The installations The Deep Stay (2012-2014), Private but Non-private (2014) and Flexible Wall (2011) display social situations that have been decoded through symbols that associate realities. The space is constantly updated by a real context, where active participants analyze the superposition of space and time, this is a combination of physical alteration with memory.

 



 The Deep Stay

2014. stage scrim, wood panel, mix media, Installation view. 

SOMA Museum of Art, Seoul, Korea



A certain quality of Lee Sujin’s work is the way she conciliates organicity through repetitive patterns, elastic textures and overlapped shapes. Her space interventions reflect wisdom in nature and the capability of operating consciously, it is some kind of revelation of urban atmosphere, life, coexistence and potentiality.

 

 

The presence of color is the element that engages spectator at first glaze, it absorbs the energy of the site, evokes vitality and stimulates the spectators to live the place. For example, The Deep Stay (2012-2014) becomes a vivid space through red ribbons that reinforce the elasticity of matter and keep tension in the space. Moreover, the installation is completed by sensations that go beyond social boundaries. Somehow, the whole work connects human behavior, architecture and its implications of functionality and form to modify the environment.
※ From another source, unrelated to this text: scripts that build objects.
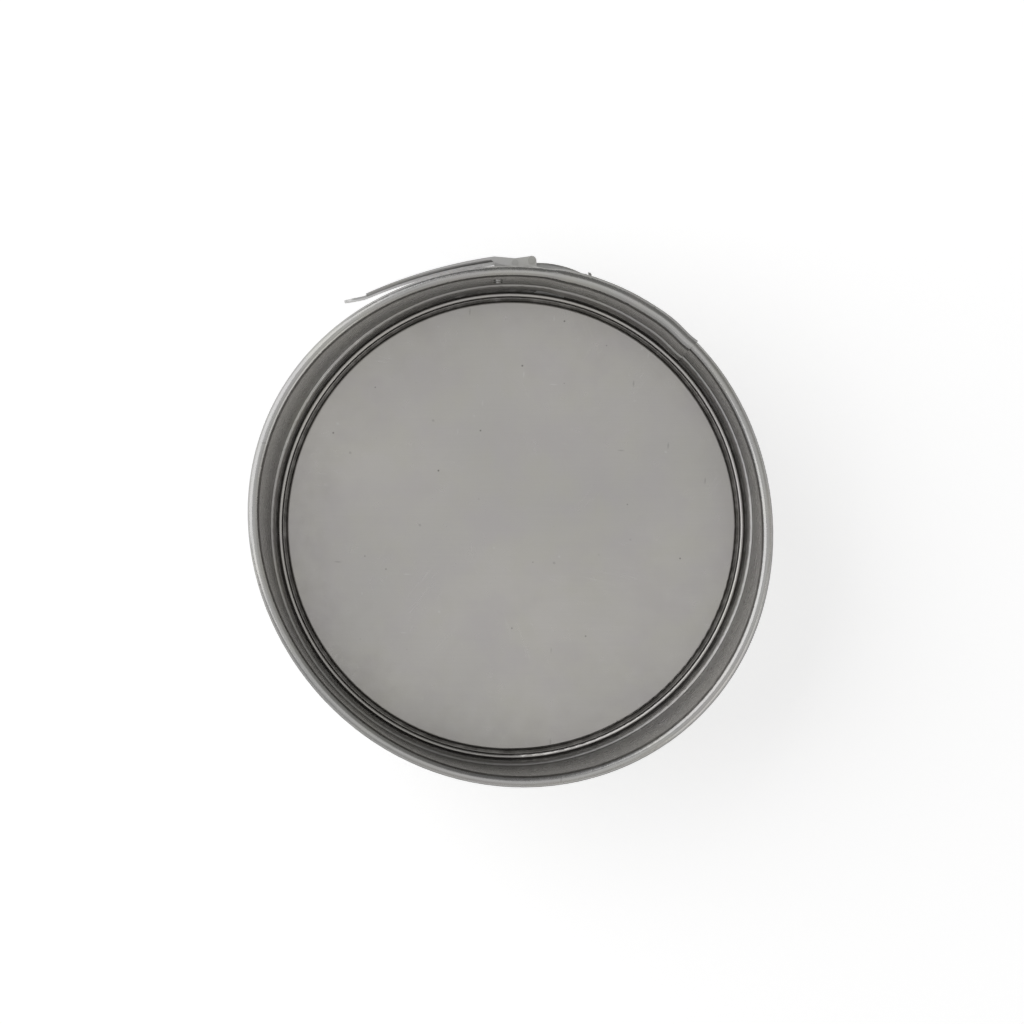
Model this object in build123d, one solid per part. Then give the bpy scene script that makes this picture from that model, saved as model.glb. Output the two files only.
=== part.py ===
from build123d import *
import math
import os

# A springform cake tin of 20 cm. Millimetres and degrees. +Z is up, the origin is on the tin's axis at the
# level that the hoop stands on, and turns are counted anticlockwise from +X, seen from above.

# Hoop: one strip of sheet, bent to a ring
sheet = 0.5
hoop_height = 68.0
wall_foot_radius = 99.4
rim_flare = 0.3
groove_step = 0.4
rib_depth = 1.95
lip_width = 4.1
foot_trim = 0.05
groove_level = 4.0
shoulder_level = 10.2
bead_width = 4.45
bead_angle = 285
foot_bend = 1.0
rib_bend = 1.0
shoulder_bend = 0.9
rib_slope = 50
face_slope = 7
shoulder_slope = 18

rim_inner_radius = wall_foot_radius + rim_flare
groove_inner_radius = wall_foot_radius - groove_step
crest_inner_radius = wall_foot_radius - rib_depth
lip_inner_radius = groove_inner_radius - lip_width

# The rim is out of round: waves of one to four lobes round the ring
rim_sway = 1.77
sway_shares = (0.32, 1.0, 0.44, 0.2)
sway_turns = (-81, -39.5, 51, -33)

# Overlap of the hoop's two ends: the inner end's curl wraps the outer end's
end_turn = 44.5
lap_angle = 32.5
joggle_angle = 5.5
lap_gap = 0.1
wrap_angle = 225
trimmed_lip = 0.2
lap_stations = 8
lap_crowding_share = 1.6
joggle_stations = 5
joggle_start_share = 0.1

# Beyond the joggle the foot lip grows back to its full width: shares of one ring angle, and of the lip
lip_taper_shares = ((0.08, 0.0), (0.2, 0.5), (0.35, 1.0), (0.6, 1.0))
ring_angle = 12

# Base plate: it drops in past the rib, and lies a little off centre, away from the overlap
base_sheet = 0.6
base_play = 0.45
base_shift = 0.3
base_rim_width = 2.4
base_groove_width = 2.05
disc_top = 4.0
disc_bend = 0.45
disc_edge_slope = 80
base_rim_angle = 275
base_seat_gap = 0.05
base_radius = crest_inner_radius - base_play
disc_radius = base_radius - base_rim_width - base_groove_width

# Latch: where its pivots are and how its parts stack up from the middle
pivot_reach = 7.2
pivot_turn = 85.7
latch_level = 34.0
latch_sheet = 0.8
seat_gap = 0.05
ear_inner_half = 9.0
ear_gap = 0.3
link_side_play = 1.0
link_half_width = ear_inner_half - link_side_play

# Lever
link_pin_back = 6.6
link_pin_drop = 1.4
channel_back = 15.1
channel_drop = 1.6
channel_start_angle = 191.4
channel_curve = 191.5
channel_angle = 16.0
channel_depth = 2.2
channel_end_depth = 1.4
channel_end_half = 6.6
channel_fold = 0.7
channel_stations = 5
tip_bend = 12.0
tip_angle = 12
tip_length = 7.0
tip_half = 5.6
tip_corner = 4.0
ear_radius = 1.9

# Pins and rivets
pivot_shank = 0.9
link_pin_shank = 0.8
rivet_shank = 1.2
head_overhang = 0.6
head_height = 0.6
inner_head_height = 0.4
hole_play = 0.05

# Link strap
link_sheet = 0.7
barrel_play = 0.05
barrel_angle = 300
link_start_angle = 17
link_curve = 40.0
link_bend_angle = 38
window_length = 3.6
window_rail = 3.0
window_half = link_half_width - window_rail
bar_bend = 0.8
bar_angle = 215

# Bracket plate, catch plate and its lip
bracket_start_turn = 83.6
bracket_end_turn = 95.6
rivet_turn = 93.2
rivet_half_spacing = 8.0
plate_corner = 1.5
ear_root_spread = 3.0
ear_root_radius = 1.2
catch_angle = 8.6
catch_half = link_half_width
overhang_angle = 0.05
lip_corner = 1.5
lip_play = 0.8
lip_side_play = 0.8
lip_half = window_half - lip_side_play
lip_proud = 0.9
plate_stations = 4

# One overrun for cuts
overrun = 4.0


def polar(radius, turn):
    return radius * math.cos(math.radians(turn)), radius * math.sin(math.radians(turn))


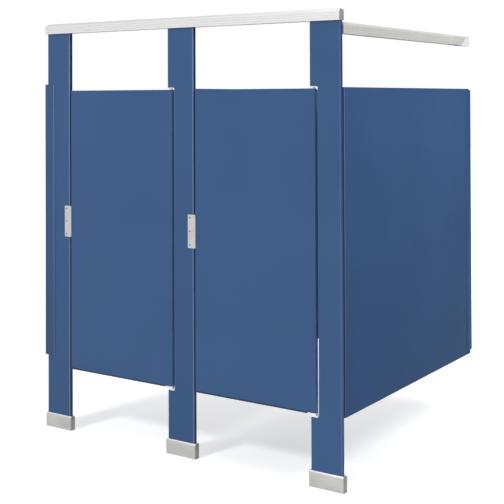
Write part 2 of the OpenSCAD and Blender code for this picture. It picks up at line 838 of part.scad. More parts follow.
pilaster(0);  // pilaster_left
pilaster(1);  // pilaster_middle
pilaster(2);  // pilaster_right
pilaster_cores();
divider_place() panel_pan(divider_l, 1);  // divider_left_sheet
divider_place() panel_pan(divider_l, -1);  // divider_right_sheet
color(board) divider_place() leaf_core(divider_l, panel_h);  // divider_core
end_panel_place() panel_pan(end_panel_l, -1);  // end_panel_outer_sheet
end_panel_place() panel_pan(end_panel_l, 1);  // end_panel_inner_sheet
color(board) end_panel_place() leaf_core(end_panel_l, panel_h);  // end_panel_core
headrail_front();
headrail_side();
headrail_end_cap();
headrail_side_socket();
headrail_back_socket();
headrail_corner_bracket();
headrail_screws();
shoe(0);  // shoe_left
shoe(1);  // shoe_middle
shoe(2);  // shoe_right
foot_plate(0);  // foot_plate_left
foot_plate(1);  // foot_plate_middle
foot_plate(2);  // foot_plate_right
levelling_studs();
levelling_nuts();
keeper(0);  // keeper_left
keeper(1);  // keeper_right
keeper_bumpers();
keeper_screws();
lower_pivot(0);  // lower_pivot_left
lower_pivot(1);  // lower_pivot_right
upper_pivot(0);  // upper_pivot_left
upper_pivot(1);  // upper_pivot_right
pilaster_wall_channel();
panel_wall_channel(0);  // divider_wall_channel
panel_wall_channel(end_panel_x);  // end_panel_wall_channel
channel_screws();
divider_brackets();
end_panel_brackets();
bracket_screws();
door_pan(0, -1);  // door_left_outer_pan
door_pan(0, 1);  // door_left_inner_pan
door_core(0);  // door_left_core
hinge_blocks(0);  // door_left_hinge_blocks
latch_case(0);  // latch_case_left
latch_bolt(0);  // latch_bolt_left
coat_hook(0);  // coat_hook_left
hook_bumper(0);  // hook_bumper_left
door_screws(0);  // door_left_screws
door_pan(1, -1);  // door_right_outer_pan
door_pan(1, 1);  // door_right_inner_pan
door_core(1);  // door_right_core
hinge_blocks(1);  // door_right_hinge_blocks
latch_case(1);  // latch_case_right
latch_bolt(1);  // latch_bolt_right
coat_hook(1);  // coat_hook_right
hook_bumper(1);  // hook_bumper_right
door_screws(1);  // door_right_screws
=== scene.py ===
# %% [markdown]
# # A two-compartment toilet cubicle in blue powder-coated steel
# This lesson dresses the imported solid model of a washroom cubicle. The model gives every panel,
# rail and fitting its place. Here each of them gets its finish, and the small fittings that the
# eye dwells on, such as screws, knobs and hooks, are made again in finer detail.

# %% Load the frame
import bpy
import bmesh
import math
from mathutils import Matrix, Vector


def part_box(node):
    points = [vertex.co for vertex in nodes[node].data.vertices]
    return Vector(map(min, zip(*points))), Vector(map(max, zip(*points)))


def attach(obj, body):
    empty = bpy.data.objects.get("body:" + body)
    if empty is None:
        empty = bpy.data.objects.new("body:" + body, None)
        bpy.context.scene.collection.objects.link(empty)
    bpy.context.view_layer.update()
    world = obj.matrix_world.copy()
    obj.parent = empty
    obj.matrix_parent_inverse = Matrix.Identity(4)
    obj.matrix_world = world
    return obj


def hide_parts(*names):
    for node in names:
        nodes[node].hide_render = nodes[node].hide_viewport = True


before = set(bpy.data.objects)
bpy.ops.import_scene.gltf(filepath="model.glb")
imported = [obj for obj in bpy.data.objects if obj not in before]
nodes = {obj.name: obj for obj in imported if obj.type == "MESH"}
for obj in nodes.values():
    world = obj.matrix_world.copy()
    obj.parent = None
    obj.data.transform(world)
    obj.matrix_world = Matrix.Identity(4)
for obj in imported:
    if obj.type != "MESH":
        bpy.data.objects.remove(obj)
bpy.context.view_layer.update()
print("pieces in the frame:", len(nodes))

# %% [markdown]
# ## The camera
# The photograph was taken from the front right at about eye height, with the camera held nearly
# level and its lens shifted down. A camera tilted down would hold the object as well, but then its
# uprights would lean together. Its place was found by matching corners of the real object, and the
# same numbers are used here.

# %% Camera
YAW = math.radians(33.7255)
PITCH = math.radians(0.7367)
ROLL = math.radians(-0.1979)
CAMERA_AT = (3.1985, -4.1652, 1.7532)
LENS_MM = 75.77
LENS_SHIFT = -0.3317


def aim(yaw, pitch, roll):
    """Axes of a camera that looks along +Y, turned left by yaw, up by pitch and then rolled."""
    side = Vector((math.cos(yaw), math.sin(yaw), 0))
    level = Vector((-math.sin(yaw), math.cos(yaw), 0))
    up = Vector((0, 0, 1))
    ahead = level * math.cos(pitch) + up * math.sin(pitch)
    top = up * math.cos(pitch) - level * math.sin(pitch)
    right = side * math.cos(roll) + top * math.sin(roll)
    over = top * math.cos(roll) - side * math.sin(roll)
    return Matrix((right, over, -ahead)).transposed()


camera = bpy.data.objects.new("camera", bpy.data.cameras.new("camera"))
bpy.context.scene.collection.objects.link(camera)
camera.data.sensor_width = 36
camera.data.lens = LENS_MM
camera.data.shift_y = LENS_SHIFT
camera.data.clip_start = 0.1
camera.data.clip_end = 200
camera.matrix_world = Matrix.Translation(CAMERA_AT) @ aim(YAW, PITCH, ROLL).to_4x4()
bpy.context.scene.camera = camera
print("camera at", tuple(round(v, 3) for v in camera.location))

# %% [markdown]
# ## Small helpers for node materials
# Every finish here is a small node tree: a shader, a coordinate that sticks to the piece, and a
# few noises that break up colour, gloss and surface. It could be wired by hand in the shader
# editor. Written as functions, one tree serves many finishes and stays short to read.

# %% A new finish, and noise on it


def finish(name, colour, rough, metallic=0.0, spec=0.5):
    """A new material with one shader, and its tree, shader and object coordinates."""
    mat = bpy.data.materials.new(name)
    mat.use_nodes = True
    tree = mat.node_tree
    shader = tree.nodes["Principled BSDF"]
    shader.inputs["Base Color"].default_value = (*colour, 1)
    shader.inputs["Roughness"].default_value = rough
    shader.inputs["Metallic"].default_value = metallic
    shader.inputs["Specular IOR Level"].default_value = spec
    place = tree.nodes.new("ShaderNodeTexCoord")
    return mat, tree, shader, place


def stretched(tree, place, scale):
    """Object coordinates, scaled differently along each axis."""
    node = tree.nodes.new("ShaderNodeMapping")
    node.inputs["Scale"].default_value = scale
    tree.links.new(place.outputs["Object"], node.inputs["Vector"])
    return node.outputs["Vector"]


def noise(tree, vector, scale, detail=3.0, rough=0.5):
    """Cloud-like noise, as a value."""
    node = tree.nodes.new("ShaderNodeTexNoise")
    node.inputs["Scale"].default_value = scale
    node.inputs["Detail"].default_value = detail
    node.inputs["Roughness"].default_value = rough
    tree.links.new(vector, node.inputs["Vector"])
    return node.outputs["Fac"]


print("noise helpers ready")

# %% [markdown]
# Noises are turned into factors, and factors into colours, gloss and relief. Remapping cuts a
# noise to the range that is wanted, and blending then carries one colour into another.

# %% From noise to colour and relief


def remap(tree, value, low, high, to_low, to_high):
    """Map a value from low..high to to_low..to_high, clamped."""
    node = tree.nodes.new("ShaderNodeMapRange")
    ends = {"From Min": low, "From Max": high, "To Min": to_low, "To Max": to_high}
    for key, v in ends.items():
        node.inputs[key].default_value = v
    tree.links.new(value, node.inputs["Value"])
    return node.outputs["Result"]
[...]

It is a representation of operational systems which are influenced and manipulated in society.

 

 


Private but Non-Private

2014. stage scrim, wood panel, wheel, hinge, mix media, Installation view. 

Seoul Art Space_ Geumcheon, Seoul, Korea



The Korean artist conceives the site as an organic body; she scrutinizes it to set up a joyful platform that alternates playful activities through her own performance while intervening the place. This organic body mutates and its shape is extended by elastic materials that extrapolate the sense of being alive. Her poetical way of modifying the place substitutes time by imagination. Although, site specific interventions fuel the essence of the abandoned space.

 

 


Flexible Wall

2011. packing strap, wood panel, mix media, Installation view. Boan Inn, Seoul, Korea  



Since Lee Sujin intervenes the space through tied ribbons across the space, she connects the roof with the walls enlightening the surface and giving content to emptiness. This process is quite similar to the butterfly metamorphosis. The performative act of tying the ribbons is compared to the digestive process of a caterpillar that produces silk to spin itself and builds its own home. Similarly, the artist inhabits the space by knitting elastic ribbons as connecting knowledge, memories and experiences. After comprehending the space, it is totally transformed acquiring energy just as a butterfly which opens its wings ready to fly. The interactions of art in an immense horizon are a remembrance of nature as an infinite spectacle of symbols and elements that are reinterpreted through artistic manifestations. The reconfiguration of its composition reveals its quality of exalting emotions and thoughts.

 

 


Flying across the Moonlight

2015. Installation view. Al Bastakia, Dubai, United Arab Emirates



In Flying across the Moonlight (2015), the main character is the enigmatic satellite of our planet which is the inspiration of poems and legends around the work. The moon is well known as one of the most valuable symbols in life. The presence of its light in the firmament is an overall view of the phenomenon of mystical fecundity in Earth. Such event is related to the conspiracy of itself with the rest of the planets during the act of creating and giving birth. This is is a vibrant artwork that provides a marvelous scenery to encounter Islamic and Korean cultures, which have shared history over time. From 57 B.C. to 890 A.D. both civilizations celebrated an exchange that impulsed their progress in astronomy, technology and art. Besides that, during 1970’s and 1980’s Saudi Arabia and Korea had a labour trade. Both events have had a notable effect in society.

 

 

This installation is a luminous sphere that spins with singular rhythm over its own axis, its movement is similar to the moon’s rotation over the dark sky. The tissue of the the structure is made of diamonds that are joined to each other, just as both cultures are attached to each sharing history and costumes. Who does not want to fly across the moon specially if it is possible to follow its light? Just the idea of penetrating, conveys imagination and evokes dreams. It is a celebration of life that culminates by illuminating an hymn to life. Flying across the moon light hypnotizes whoever looks at it. The beauty of this artwork is an invitation to discover the strong link that Korean and Islamic cultures have kept for many years.

 

 

The sensitive perception of Lee Sujin leads her work to an intense and meticulous discourse. It is delightful to see the mixture of grace in movement and reflection through experience. Her main aim is to rescue abandoned spaces, so that her intention is not only achieved through interventions and research but also by pouring memory in space. Suddenly, an abandoned space becomes an energetic being that will be kept alive in the spectator’s minds.